Nothing but the lines from the one containing "Write part 3" down to the one containing "materials: dict[Paper, bpy.types.Material]", both included, should be echoed, and each exactly as it stands.

Given data >>

====

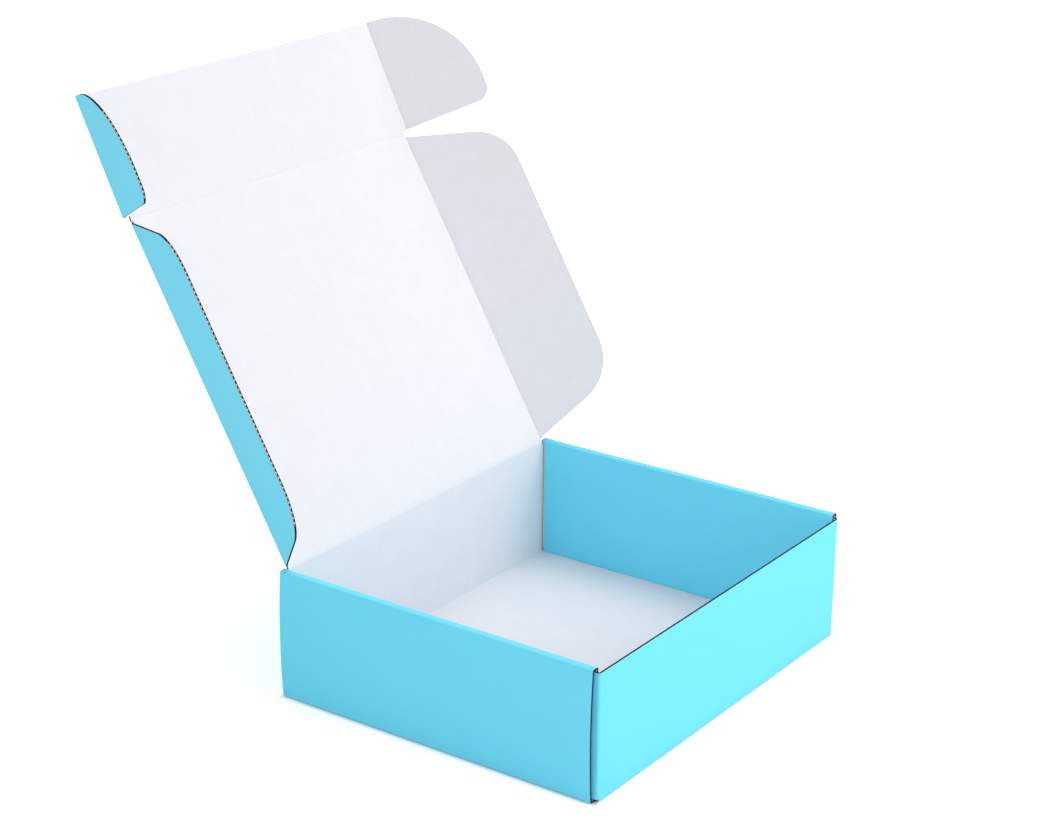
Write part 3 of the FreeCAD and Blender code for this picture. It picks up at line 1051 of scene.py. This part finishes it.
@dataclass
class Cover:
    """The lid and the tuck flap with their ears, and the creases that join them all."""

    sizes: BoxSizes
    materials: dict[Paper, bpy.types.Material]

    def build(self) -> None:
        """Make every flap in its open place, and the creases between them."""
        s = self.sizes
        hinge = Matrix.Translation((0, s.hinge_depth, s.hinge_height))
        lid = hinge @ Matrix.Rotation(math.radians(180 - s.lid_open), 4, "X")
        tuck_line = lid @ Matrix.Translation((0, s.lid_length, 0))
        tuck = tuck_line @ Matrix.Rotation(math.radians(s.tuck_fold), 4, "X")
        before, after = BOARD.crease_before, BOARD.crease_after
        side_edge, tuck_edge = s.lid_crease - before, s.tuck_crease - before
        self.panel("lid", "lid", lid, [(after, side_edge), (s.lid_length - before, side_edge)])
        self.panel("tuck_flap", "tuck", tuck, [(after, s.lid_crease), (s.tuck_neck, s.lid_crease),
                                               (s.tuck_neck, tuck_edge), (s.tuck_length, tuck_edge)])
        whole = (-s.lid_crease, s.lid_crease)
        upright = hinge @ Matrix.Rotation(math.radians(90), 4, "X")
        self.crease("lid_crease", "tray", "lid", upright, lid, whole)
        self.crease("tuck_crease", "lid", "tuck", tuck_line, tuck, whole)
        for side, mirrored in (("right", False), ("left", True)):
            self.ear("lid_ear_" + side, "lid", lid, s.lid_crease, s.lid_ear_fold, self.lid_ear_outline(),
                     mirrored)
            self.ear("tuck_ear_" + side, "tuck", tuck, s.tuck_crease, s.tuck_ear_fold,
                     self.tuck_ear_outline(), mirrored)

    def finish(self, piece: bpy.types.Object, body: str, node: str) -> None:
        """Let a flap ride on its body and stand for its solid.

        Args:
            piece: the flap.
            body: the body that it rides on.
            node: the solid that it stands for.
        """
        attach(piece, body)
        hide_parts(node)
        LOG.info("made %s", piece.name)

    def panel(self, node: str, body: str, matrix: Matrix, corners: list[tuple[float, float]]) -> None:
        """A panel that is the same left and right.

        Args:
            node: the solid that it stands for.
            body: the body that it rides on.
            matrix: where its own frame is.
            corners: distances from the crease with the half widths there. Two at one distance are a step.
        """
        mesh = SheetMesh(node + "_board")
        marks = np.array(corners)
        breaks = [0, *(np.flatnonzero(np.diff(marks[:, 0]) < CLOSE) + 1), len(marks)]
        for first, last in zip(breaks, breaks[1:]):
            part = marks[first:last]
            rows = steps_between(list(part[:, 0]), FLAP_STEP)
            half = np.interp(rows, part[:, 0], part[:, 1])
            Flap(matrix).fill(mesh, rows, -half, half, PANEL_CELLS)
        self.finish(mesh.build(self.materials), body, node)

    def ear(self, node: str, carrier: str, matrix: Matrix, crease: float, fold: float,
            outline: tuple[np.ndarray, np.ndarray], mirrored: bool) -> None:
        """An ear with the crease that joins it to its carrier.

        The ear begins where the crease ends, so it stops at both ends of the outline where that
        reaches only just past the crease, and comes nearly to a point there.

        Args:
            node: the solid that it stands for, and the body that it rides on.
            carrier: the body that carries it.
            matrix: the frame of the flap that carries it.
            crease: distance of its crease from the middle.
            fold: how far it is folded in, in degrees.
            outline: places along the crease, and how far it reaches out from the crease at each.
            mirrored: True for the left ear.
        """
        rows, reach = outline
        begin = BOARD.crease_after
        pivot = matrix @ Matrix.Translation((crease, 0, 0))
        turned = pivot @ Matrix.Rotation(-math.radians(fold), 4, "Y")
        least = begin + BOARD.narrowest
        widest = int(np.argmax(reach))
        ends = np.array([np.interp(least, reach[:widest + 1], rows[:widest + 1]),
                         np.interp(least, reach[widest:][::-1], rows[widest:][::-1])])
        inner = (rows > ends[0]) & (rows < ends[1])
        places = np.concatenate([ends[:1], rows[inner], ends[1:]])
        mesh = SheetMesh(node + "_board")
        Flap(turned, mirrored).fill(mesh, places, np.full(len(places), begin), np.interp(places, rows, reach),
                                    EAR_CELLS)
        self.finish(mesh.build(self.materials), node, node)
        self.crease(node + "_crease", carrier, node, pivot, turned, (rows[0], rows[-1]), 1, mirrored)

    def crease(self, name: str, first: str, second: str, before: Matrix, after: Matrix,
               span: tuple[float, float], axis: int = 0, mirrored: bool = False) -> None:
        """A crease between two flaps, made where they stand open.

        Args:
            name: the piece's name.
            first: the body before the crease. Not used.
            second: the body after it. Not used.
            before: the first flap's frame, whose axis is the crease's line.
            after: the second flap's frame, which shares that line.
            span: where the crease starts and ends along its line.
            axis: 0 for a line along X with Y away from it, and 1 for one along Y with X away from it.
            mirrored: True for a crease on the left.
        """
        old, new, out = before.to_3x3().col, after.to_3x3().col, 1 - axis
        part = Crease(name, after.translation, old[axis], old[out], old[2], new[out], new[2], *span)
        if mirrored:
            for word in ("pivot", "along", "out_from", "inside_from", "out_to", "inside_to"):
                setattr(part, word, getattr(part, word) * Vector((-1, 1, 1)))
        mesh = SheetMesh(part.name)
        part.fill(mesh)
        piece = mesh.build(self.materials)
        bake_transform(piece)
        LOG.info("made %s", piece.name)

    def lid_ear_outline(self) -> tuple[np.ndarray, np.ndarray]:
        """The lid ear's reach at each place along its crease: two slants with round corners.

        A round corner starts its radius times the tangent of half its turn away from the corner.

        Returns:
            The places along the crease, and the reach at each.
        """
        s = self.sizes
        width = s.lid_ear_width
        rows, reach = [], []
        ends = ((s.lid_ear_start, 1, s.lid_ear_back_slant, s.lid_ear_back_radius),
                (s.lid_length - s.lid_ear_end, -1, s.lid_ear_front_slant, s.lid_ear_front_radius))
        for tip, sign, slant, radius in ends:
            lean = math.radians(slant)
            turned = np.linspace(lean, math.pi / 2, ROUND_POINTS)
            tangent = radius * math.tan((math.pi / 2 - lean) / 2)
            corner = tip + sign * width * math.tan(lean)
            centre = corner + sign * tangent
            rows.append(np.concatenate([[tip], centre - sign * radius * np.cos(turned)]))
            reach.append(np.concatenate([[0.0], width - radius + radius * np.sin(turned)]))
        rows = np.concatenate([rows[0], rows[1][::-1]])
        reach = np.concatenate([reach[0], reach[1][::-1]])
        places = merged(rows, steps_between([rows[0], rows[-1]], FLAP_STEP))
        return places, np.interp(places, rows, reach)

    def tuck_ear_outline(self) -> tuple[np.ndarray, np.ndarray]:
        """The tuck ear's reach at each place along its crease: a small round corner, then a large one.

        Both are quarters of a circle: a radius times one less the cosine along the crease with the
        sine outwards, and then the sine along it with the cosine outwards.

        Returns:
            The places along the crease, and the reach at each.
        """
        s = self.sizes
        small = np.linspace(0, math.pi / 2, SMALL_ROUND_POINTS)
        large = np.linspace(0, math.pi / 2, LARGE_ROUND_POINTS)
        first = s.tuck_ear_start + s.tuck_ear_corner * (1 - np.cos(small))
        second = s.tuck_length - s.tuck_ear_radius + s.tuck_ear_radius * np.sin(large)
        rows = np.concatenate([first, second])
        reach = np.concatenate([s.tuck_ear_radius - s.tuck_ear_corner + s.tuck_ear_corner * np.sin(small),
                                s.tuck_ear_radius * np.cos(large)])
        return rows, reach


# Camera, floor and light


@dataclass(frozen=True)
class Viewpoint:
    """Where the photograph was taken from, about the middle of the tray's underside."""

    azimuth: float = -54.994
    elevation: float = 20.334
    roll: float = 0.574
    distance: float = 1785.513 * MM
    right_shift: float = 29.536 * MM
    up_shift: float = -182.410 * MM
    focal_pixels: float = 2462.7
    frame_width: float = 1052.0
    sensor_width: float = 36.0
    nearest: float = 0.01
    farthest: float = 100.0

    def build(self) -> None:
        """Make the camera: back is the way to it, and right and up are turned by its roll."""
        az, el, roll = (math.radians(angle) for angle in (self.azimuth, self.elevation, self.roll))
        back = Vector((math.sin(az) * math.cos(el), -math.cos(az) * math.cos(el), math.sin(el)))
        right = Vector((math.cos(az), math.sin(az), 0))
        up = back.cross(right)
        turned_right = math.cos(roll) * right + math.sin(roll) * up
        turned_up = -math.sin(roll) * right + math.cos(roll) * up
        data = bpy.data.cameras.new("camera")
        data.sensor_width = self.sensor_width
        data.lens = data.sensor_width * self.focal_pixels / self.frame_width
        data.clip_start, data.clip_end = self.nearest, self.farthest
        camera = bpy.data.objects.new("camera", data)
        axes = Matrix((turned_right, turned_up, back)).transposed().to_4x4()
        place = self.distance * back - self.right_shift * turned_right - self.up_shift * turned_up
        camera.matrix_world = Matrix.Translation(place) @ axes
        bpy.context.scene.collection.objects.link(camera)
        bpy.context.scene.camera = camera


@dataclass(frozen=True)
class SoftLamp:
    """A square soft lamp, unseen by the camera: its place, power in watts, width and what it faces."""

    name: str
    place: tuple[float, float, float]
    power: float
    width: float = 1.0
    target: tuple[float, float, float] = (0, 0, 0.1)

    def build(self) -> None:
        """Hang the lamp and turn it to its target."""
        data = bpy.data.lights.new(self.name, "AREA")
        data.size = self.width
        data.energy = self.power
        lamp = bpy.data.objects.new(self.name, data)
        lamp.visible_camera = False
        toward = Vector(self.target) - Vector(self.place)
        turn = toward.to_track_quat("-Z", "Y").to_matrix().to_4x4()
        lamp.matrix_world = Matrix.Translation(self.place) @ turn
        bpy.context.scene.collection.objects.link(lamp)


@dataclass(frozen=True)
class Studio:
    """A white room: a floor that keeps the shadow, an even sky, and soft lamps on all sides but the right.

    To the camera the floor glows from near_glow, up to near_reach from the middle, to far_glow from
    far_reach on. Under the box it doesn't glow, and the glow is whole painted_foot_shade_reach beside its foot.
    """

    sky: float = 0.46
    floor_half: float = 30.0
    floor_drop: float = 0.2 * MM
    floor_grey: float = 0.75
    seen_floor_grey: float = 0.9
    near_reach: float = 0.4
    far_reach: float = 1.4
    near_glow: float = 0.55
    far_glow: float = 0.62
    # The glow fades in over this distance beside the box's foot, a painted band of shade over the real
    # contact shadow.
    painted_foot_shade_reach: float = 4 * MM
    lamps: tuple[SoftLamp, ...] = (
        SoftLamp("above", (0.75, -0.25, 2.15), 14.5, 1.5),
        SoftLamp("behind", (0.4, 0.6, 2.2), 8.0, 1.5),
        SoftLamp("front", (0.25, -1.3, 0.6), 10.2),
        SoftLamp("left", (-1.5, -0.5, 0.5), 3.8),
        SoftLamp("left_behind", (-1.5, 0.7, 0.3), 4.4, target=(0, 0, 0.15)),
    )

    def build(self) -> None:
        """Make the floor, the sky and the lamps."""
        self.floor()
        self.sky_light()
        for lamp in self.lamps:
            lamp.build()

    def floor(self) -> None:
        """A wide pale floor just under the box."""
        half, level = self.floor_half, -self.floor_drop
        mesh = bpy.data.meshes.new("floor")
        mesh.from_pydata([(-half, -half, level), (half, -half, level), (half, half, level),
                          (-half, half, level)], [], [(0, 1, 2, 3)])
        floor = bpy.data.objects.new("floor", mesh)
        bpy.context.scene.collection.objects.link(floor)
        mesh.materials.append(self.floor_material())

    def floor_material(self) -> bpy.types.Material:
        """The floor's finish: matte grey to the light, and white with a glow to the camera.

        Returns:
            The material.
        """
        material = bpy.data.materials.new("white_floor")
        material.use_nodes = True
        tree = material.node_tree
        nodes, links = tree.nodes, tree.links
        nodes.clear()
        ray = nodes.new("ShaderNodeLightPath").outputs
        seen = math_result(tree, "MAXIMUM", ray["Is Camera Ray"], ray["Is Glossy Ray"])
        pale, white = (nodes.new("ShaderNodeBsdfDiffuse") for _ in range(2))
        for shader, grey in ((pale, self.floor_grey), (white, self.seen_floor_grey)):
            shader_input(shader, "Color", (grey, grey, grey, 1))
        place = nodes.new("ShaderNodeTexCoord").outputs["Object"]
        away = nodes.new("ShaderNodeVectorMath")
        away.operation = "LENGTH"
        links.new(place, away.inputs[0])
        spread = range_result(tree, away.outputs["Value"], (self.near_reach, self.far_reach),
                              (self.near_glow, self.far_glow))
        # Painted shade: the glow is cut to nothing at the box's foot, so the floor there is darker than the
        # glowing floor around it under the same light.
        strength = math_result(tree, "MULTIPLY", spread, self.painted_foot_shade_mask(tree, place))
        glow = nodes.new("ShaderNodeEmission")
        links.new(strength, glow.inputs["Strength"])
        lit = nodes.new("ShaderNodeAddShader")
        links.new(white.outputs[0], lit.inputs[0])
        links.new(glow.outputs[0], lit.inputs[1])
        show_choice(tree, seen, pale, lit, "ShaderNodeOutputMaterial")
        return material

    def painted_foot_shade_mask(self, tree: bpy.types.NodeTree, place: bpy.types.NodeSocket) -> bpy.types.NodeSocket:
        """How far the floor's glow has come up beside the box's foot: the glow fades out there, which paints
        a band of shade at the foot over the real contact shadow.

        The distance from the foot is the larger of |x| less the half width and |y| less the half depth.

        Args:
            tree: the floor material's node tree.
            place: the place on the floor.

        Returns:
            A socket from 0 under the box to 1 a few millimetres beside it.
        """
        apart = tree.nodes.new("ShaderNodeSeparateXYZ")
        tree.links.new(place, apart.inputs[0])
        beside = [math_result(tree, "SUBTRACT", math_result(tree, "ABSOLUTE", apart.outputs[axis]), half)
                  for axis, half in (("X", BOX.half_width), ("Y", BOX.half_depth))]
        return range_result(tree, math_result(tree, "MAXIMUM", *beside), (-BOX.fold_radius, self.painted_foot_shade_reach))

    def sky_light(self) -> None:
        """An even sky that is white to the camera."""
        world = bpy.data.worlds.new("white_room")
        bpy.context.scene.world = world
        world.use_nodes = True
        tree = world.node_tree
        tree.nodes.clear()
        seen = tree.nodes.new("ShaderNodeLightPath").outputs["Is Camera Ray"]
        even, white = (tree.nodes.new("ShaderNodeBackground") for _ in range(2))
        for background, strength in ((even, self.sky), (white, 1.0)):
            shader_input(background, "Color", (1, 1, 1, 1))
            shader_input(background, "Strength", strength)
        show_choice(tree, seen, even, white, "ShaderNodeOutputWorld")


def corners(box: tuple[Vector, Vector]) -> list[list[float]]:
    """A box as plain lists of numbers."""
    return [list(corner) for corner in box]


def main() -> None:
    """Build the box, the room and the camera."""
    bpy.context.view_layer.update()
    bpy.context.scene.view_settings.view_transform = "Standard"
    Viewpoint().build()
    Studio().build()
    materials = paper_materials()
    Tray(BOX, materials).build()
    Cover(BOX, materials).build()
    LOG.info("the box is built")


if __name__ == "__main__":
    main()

====

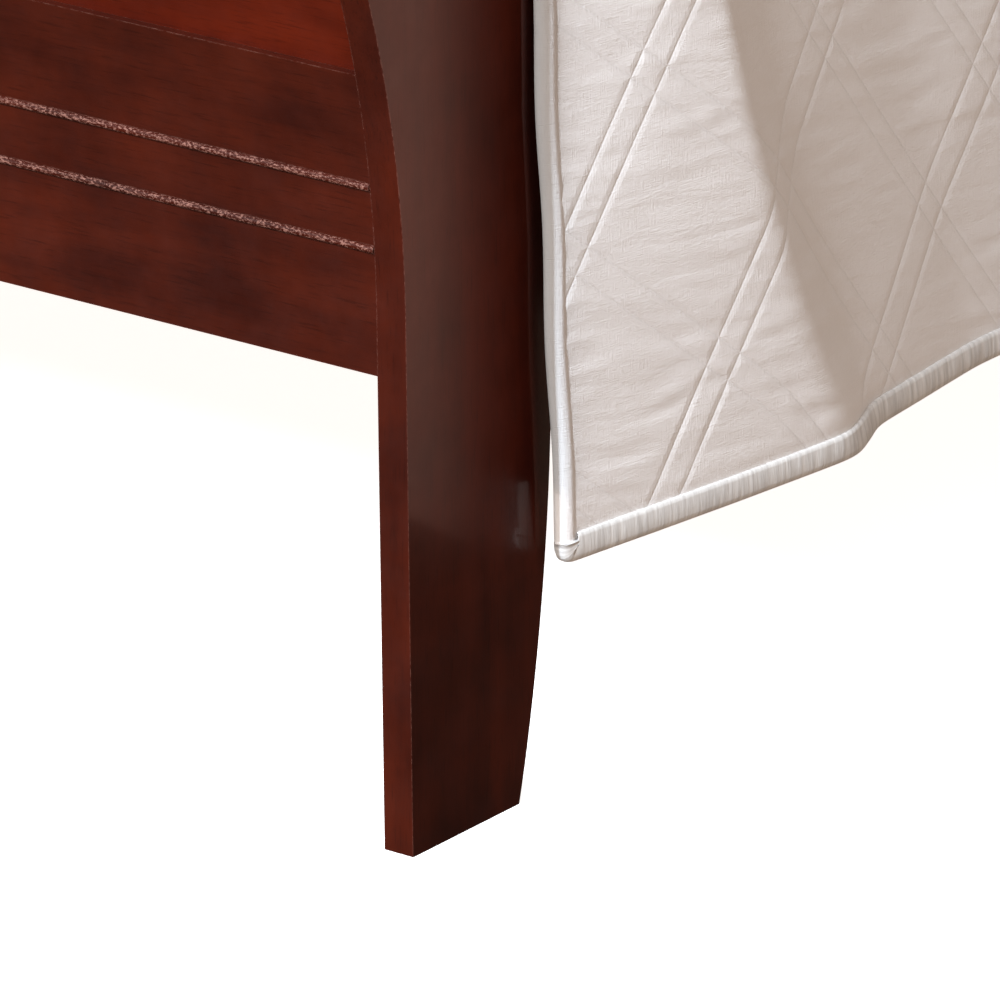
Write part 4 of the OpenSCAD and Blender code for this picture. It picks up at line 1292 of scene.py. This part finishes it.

====

Answer to this problem >>
Write part 3 of the FreeCAD and Blender code for this picture. It picks up at line 1051 of scene.py. This part finishes it.
@dataclass
class Cover:
    """The lid and the tuck flap with their ears, and the creases that join them all."""

    sizes: BoxSizes
    materials: dict[Paper, bpy.types.Material]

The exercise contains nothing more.